Het zou ons te ver voeren alle goede woorden die over en weer gesproken zijn hier in herinnering te roepen. Daarvoor leze men de plaatselijke bladen en ook de ‘Grafschafter Nachrichten’ van Maandag 4 Juni '51 en van Donderdag 7 Juni '51. - Eén uitzondering willen we maken voor de enthousiaste toespraak van Pater W. Kocks, Carmeliet uit Hoogeveen, die te Emmen een warm pleidooi hield voor een nauwe samenwerking, óók op cultureel gebied, tusschen beide landschappen: Drenthe en Benthem, - zooals dit in het verleden ook het geval was.

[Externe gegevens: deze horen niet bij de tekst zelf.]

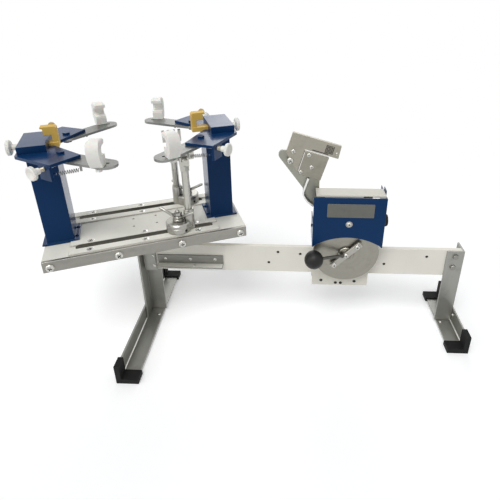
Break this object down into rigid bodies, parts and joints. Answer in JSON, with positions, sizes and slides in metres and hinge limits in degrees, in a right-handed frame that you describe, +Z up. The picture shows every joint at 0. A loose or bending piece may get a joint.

Inderdaad! Wees niet de Rijksarchivaris, drs E.J. Werkman er in het maandblad ‘Drenthe’ (Mei 1951) op, dat nog in 1820 te Zwolle een ‘Geschiedenis van het Graafschap Benthem’ gedrukt werd, van de hand van den Bentheimer predikant Ds W.F. Visch, geheel in het Nederlandsch en met alle Bentheimsche plaatsnamen in de Nederlandsche spelling? -
Ongeveer terzelfder tijd, op. Zondag 3 Juni '51, trokken 1400 jonge mannen en meisjes van de ‘Kring Twenthe Tochten’ (K.T.T.) met 75 autobussen de Graafschap Bentheim vreedzaam binnen. ‘Het K.T.T. heeft over de geheele linie gezegevierd’, schreef de ‘Grafschafter Nachrichten’ van deze invasie der Tukkers (Twenthen), door het blad, ten onrechte, ‘junge Holländer’ geheeten. Zij werden o.m. toegesproken door den wijbisschop Dr Von Rudloff uit Osenbrugge. -
Zooals ik reeds boven zei: het A.N.V., wil het zijn taak naar behooren blijven vervullen, behoort oplettend te zijn, en het liefst present, als er iets aan den gang is als de bovengeschetste gebeurtenissen, - die wij nu maar al te vaak uit de plaatselijke pers moeten vernemen. Ik zie in een en ander een herleving van de Dietsche beweging, waarvan omstreeks 1876 de Antwerpsche stadsbibliothecaris, Dr Constantjacob Hansen, de geestelijke vader was. - In dat jaar, 1876, werd ook te Utrecht, onder redactie van den archivaris A.J. Servaes van Rooyen, het weekblad ‘Euphonia’ opgericht, orgaan der letterlievende vereeniging ‘Nicolaas Beets’, waaraan uit het Noorden meewerkten: Johan Gram, Gerard Keller (schrijver o.a. van ‘Het Servetje’), Dr E. Laurillard, Dr G.D.J. Schotel, Dr J. van Vloten, ‘Melati van Java’, Taco H. de Beer, F. Smit Kleine, R. Koopmans van Boekeren; en uit het Zuiden: Dr C.J. Hansem Dr I.F.J. Heremans, Frans de Cort, Domien Sleeckx; en voorts de bekende Klaus Groth. -
In ‘Euphonia’ van 8 Juli 1876 schreef Hansen: ‘Ons staatsvaderland zij Nederland of België, ons volksvaderland zij het dubbele Nederland, ons taalvaderland zij het rijk bespraakte Dietsch-land.’ -
Nu het Rijk der Nederlanden, waar de zon nooit onderging, is verdwenen, nu begrijpen de Drenthen, de Twenthen en, naar ik verwacht ook mijn stoere Groningers, wat er, althans cultureel, nog voor enorme taken voor ons volk in Europa te verrichten vallen.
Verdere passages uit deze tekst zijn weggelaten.